Canada’s last asbestos mine may have future as Mars stand-in – by Peter Rakobowchuk (Globe and Mail – November 25, 2012)

Globe and Mail is Canada’s national newspaper with the second largest broadsheet circulation in the country. It has enormous influence on Canada’s political and business elite.

MONTREAL — The Canadian Press – Canada’s last asbestos mine, now winding down its operations, may have a new celestial calling — as a stand-in for planet Mars. Quebec’s Jeffrey Mine hosted nearly two-dozen scientists recently for a simulated Mars mission initiated by Canada’s space agency.

The scientists from four universities made a pair of trips to the Asbestos region, this year and last year, accompanied by a micro-rover. “There are definitely areas (on Mars) that are much more like what we have at Jeffrey Mine,” said Ed Cloutis, a University of Winnipeg professor who participated in the project. The new vocation won’t exactly replace the once-mighty asbestos industry as an economic lifeblood for the region.

The mine had been counting on a $58-million government loan to renovate and keep operating. The simulated Mars mission, on the whole, cost $800,000 — and some local officials, including an alderman and the town’s director general, didn’t even appear to be aware of the project when contacted by The Canadian Press.

The goal of the project was to simulate as closely as possible a Mars rover mission to detect the presence of, and determine the source of, methane on Mars.

Prof. Cloutis, an expert in planetary geology, said the scientific missions to the Asbestos region could be Canada’s ticket to future trips to the red planet.

“One way to search for life on Mars (is) you look at the gases that might be produced or used as a food source by bacteria on Mars,” Prof. Cloutis said in an interview.

Methane gas, which can be found at mine on the edge of the town of Asbestos, is one of two key indicators of life. The other is water.

Jeffrey, with a diameter of over two kilometres and 350 metres deep, was one of the largest open-pit mines in the world. The mine hosts serpentinite, a rock which is prone to bacteria — the ultimate life form. Methane gas is a byproduct of bacteria.

Methane has already been detected in the Martian atmosphere and scientists are hoping NASA’s Curiosity rover will find it on the planet.
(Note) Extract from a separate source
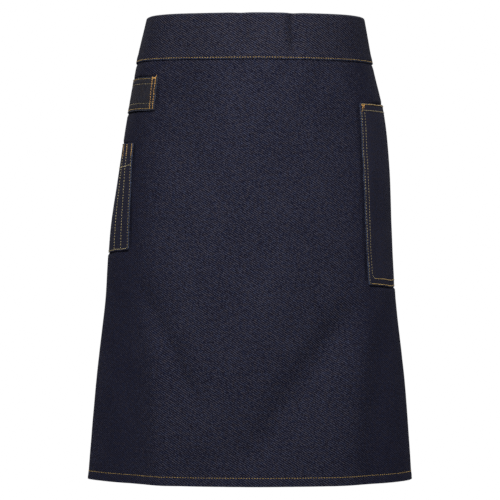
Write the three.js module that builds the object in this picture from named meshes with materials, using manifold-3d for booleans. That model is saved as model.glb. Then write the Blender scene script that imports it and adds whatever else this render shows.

The Asbestos project was spearheaded by MPB Communications Inc., a Montreal-area firm and the prime contractor, which also developed a micro-rover named Kapvik. The waist-high rover, whose robotic arm was developed by engineers at Ryerson University, was put to work during the research.

The mission employed a team of about 20 people at Jeffrey Mine in June, 2011 and again at nearby Norbestos, in June, 2012, while the Canadian Space Agency in Longueuil, Que., acted as mission control.

Prof. Cloutis was joined on the project by other scientific investigators from McGill University, Carleton University and the University of Toronto.